L’originaire et le jasmin nocturne
Un autre aspect du travail d’Hicham Berrada souligne son souci de réordonner le paysage, d’exalter la vie, il s’agit des installations du début de sa carrière appartenant à la série « Natural Process Activation » (2011/2013) mimant la soupe primordiale dont la vie serait issue. Il a récemment repris ce principe dans une installation « Mesk Ellil » (2015) qui expose, dans la pénombre d’une lumière bleue les rythmes circadiens auxquels les cestrum nocturnum obéissent. Ces plantes dont les fleurs ne s’ouvrent que de nuit sont ici soumises à un cycle inversé afin que les visiteurs puissent, en plein jour, assister à ce spectacle.
Ces deux dernières installations si elles ne sont plus strictement des paysages et que pour la dernière l’artiste sollicite par l’aspect immersif et olfactif bien plus que le regard, elles demeurent néanmoins des projections, l’une fantasmant les origines, l’autre imaginant un écosystème dystopique qui isole pour préserver et offrir à une humanité déracinée et technicisée une nature hybride, manipulée.

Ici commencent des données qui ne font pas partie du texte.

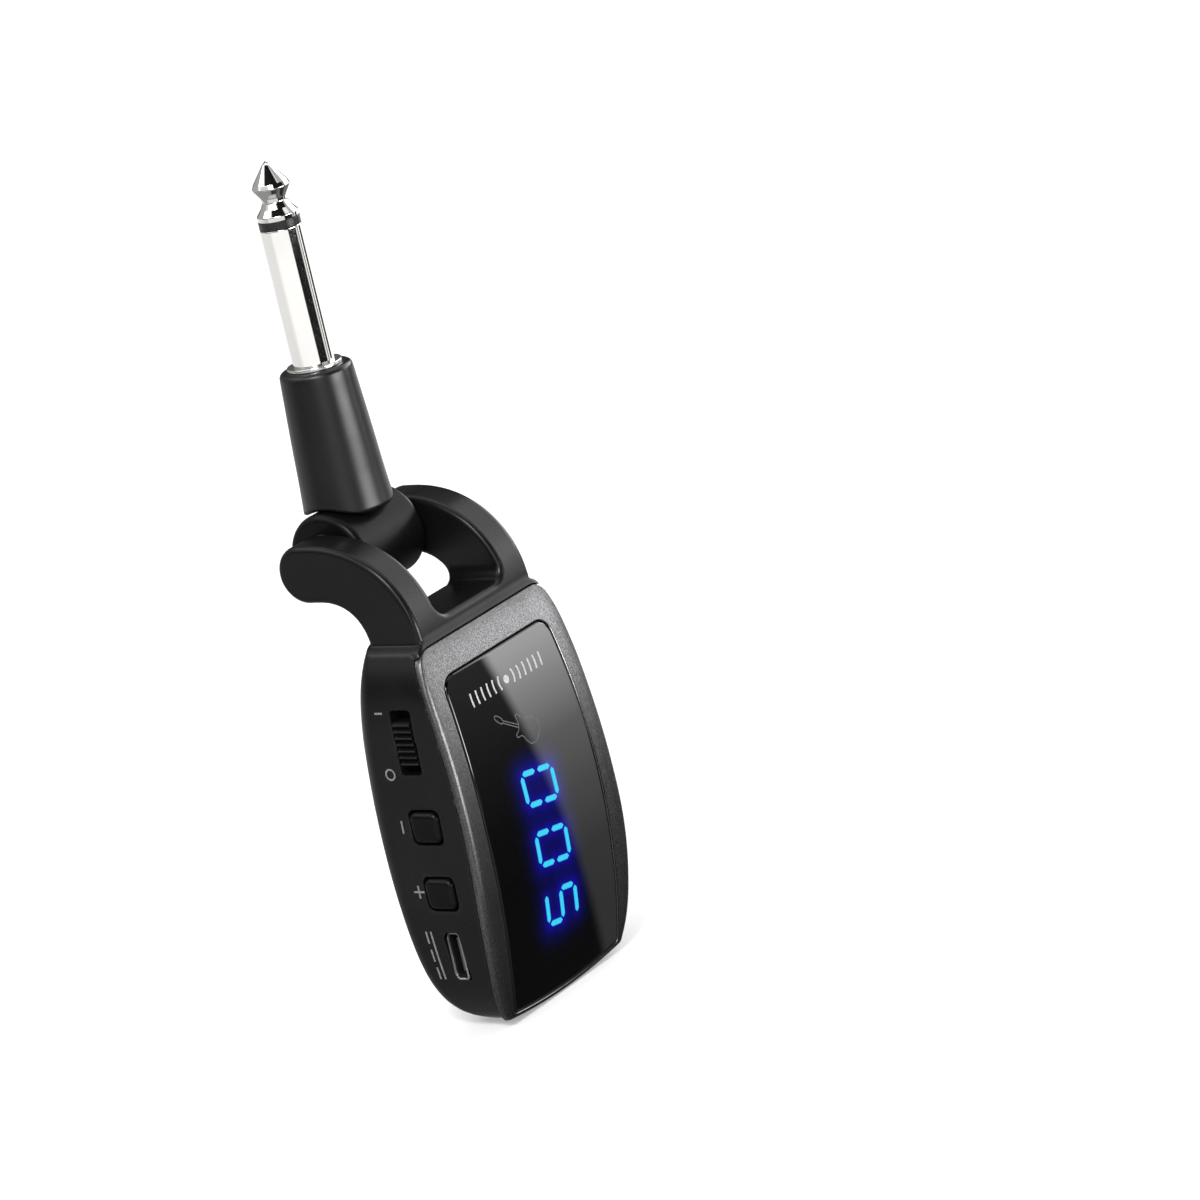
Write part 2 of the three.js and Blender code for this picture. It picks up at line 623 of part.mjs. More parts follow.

La fascination d’Hicham Berrada pour les paysages imaginaires de la peinture classique, le chaos et la sauvagerie qu’ils représentaient depuis l’antiquité jusqu’au classicisme à moins d’être idéalisée en Arcadie ou façonnée par la Raison, l’a conduit à leur donner vie au sens strict. Ces sculptures chimiques de paysages sont néanmoins paradoxales, en effet bien qu’elles constituent de véritables écosystèmes l’artiste les réduit à des plans projetés tels des tableaux aux murs. Ces milieux isolés, prophylactiques, mimant le vivant sont parcourus par une vision contradictoire de la science tiraillée entre utopie préservatrice et altération technophile hors de contrôle. Les milieux déracinés et les processus chimiques « picturalisés » d’Hicham Berrada sont autant de paysages à voir, à imaginer où la science offre ses nombreux visages parfois rassurants, la plupart du temps angoissants, toujours complexes et donc souvent illisibles.